## PROBLEM STATEMENT:
Go through the records and extract every line with the word "frame".

[Records that describe objects]
-*-*-
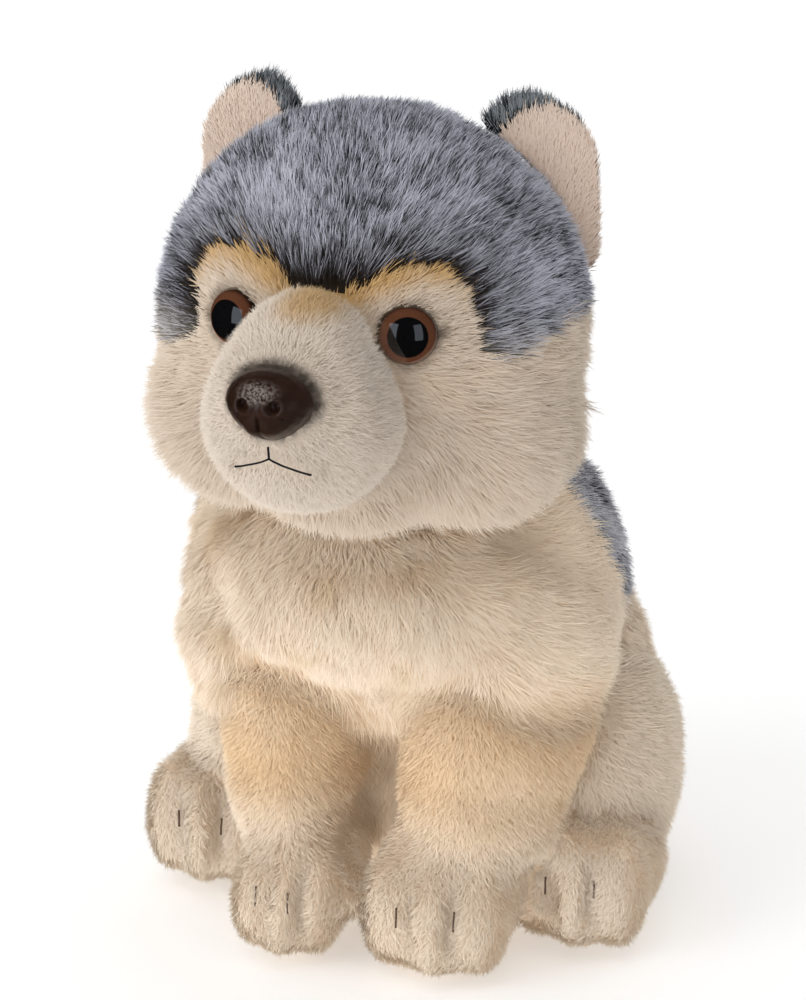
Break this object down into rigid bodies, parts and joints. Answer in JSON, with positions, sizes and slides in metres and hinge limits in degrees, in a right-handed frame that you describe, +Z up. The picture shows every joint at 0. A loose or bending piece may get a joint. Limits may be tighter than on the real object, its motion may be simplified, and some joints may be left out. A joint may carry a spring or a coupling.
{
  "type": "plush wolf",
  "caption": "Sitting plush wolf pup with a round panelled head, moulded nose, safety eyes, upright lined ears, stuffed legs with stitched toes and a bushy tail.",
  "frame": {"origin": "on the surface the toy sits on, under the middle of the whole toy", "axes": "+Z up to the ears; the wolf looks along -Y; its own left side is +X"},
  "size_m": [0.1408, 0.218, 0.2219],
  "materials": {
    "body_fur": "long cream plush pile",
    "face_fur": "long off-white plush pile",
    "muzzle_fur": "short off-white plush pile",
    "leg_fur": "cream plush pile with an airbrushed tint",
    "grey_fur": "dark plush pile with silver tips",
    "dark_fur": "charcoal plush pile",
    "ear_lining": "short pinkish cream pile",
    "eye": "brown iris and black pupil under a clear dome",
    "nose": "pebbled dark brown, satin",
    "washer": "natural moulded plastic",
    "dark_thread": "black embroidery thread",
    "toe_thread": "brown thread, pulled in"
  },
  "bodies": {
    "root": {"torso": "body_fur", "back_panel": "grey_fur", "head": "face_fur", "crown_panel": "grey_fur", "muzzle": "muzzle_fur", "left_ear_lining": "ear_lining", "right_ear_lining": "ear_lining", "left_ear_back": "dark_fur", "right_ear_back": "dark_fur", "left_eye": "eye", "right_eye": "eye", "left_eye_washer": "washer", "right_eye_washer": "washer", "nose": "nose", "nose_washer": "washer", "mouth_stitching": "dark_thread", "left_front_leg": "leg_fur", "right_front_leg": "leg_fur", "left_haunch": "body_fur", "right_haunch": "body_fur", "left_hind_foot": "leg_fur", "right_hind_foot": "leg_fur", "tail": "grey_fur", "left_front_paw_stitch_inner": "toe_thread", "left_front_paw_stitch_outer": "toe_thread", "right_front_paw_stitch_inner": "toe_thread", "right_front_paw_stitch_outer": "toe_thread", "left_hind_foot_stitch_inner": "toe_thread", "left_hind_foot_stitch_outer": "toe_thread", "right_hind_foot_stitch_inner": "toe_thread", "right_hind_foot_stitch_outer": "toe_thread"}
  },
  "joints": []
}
-*-*-
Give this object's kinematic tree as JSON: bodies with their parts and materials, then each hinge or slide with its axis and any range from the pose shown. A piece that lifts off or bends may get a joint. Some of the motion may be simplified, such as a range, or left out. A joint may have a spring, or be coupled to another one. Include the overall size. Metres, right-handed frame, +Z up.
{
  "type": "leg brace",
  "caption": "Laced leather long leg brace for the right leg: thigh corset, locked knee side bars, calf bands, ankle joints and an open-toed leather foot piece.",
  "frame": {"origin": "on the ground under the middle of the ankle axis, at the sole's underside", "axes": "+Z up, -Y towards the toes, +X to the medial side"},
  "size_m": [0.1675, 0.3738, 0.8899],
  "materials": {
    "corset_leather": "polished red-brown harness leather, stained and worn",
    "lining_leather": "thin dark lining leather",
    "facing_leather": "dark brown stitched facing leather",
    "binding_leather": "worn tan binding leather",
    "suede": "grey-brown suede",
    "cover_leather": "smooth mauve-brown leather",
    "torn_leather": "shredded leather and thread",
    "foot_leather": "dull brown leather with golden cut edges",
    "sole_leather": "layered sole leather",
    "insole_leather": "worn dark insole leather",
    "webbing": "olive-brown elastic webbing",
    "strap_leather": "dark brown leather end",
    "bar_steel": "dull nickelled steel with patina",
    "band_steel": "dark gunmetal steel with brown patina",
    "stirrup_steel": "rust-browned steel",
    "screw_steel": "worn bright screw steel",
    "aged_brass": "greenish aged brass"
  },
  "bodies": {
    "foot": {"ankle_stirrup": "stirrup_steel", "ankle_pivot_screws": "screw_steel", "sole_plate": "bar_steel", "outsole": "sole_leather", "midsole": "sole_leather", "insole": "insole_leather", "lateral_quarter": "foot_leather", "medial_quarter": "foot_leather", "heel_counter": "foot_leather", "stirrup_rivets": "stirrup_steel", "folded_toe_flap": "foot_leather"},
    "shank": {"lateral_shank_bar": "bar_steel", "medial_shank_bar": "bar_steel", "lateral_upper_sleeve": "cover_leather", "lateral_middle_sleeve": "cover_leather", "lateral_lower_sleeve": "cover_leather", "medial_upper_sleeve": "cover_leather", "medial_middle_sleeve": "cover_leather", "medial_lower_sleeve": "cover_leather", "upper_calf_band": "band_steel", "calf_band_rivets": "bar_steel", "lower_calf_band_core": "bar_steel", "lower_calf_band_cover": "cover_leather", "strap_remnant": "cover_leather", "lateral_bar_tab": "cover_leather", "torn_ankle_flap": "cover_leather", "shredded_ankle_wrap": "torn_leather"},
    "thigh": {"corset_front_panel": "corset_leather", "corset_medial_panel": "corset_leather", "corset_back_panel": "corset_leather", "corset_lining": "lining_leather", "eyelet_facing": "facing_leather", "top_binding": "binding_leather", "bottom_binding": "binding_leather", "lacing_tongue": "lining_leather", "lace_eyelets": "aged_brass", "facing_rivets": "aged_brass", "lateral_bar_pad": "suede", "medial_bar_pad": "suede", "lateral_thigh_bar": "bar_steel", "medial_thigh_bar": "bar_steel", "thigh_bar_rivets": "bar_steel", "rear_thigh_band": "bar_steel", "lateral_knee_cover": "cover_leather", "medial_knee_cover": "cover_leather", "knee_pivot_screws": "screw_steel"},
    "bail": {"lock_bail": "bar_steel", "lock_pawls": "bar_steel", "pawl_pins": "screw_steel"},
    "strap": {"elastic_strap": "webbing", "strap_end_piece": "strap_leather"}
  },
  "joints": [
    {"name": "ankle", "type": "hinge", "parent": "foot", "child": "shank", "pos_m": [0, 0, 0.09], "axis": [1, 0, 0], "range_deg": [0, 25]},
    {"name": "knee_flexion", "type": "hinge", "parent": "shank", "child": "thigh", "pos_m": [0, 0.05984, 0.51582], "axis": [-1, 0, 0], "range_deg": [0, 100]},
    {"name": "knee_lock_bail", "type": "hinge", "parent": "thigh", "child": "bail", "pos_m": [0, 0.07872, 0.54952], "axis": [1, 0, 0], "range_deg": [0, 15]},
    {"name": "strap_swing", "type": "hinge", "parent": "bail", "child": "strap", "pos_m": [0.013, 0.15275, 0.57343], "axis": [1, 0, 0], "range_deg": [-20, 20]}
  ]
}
-*-*-
## EXPECTED ANSWER:
Break this object down into rigid bodies, parts and joints. Answer in JSON, with positions, sizes and slides in metres and hinge limits in degrees, in a right-handed frame that you describe, +Z up. The picture shows every joint at 0. A loose or bending piece may get a joint. Limits may be tighter than on the real object, its motion may be simplified, and some joints may be left out. A joint may carry a spring or a coupling.
  "frame": {"origin": "on the surface the toy sits on, under the middle of the whole toy", "axes": "+Z up to the ears; the wolf looks along -Y; its own left side is +X"},
Give this object's kinematic tree as JSON: bodies with their parts and materials, then each hinge or slide with its axis and any range from the pose shown. A piece that lifts off or bends may get a joint. Some of the motion may be simplified, such as a range, or left out. A joint may have a spring, or be coupled to another one. Include the overall size. Metres, right-handed frame, +Z up.
  "frame": {"origin": "on the ground under the middle of the ankle axis, at the sole's underside", "axes": "+Z up, -Y towards the toes, +X to the medial side"},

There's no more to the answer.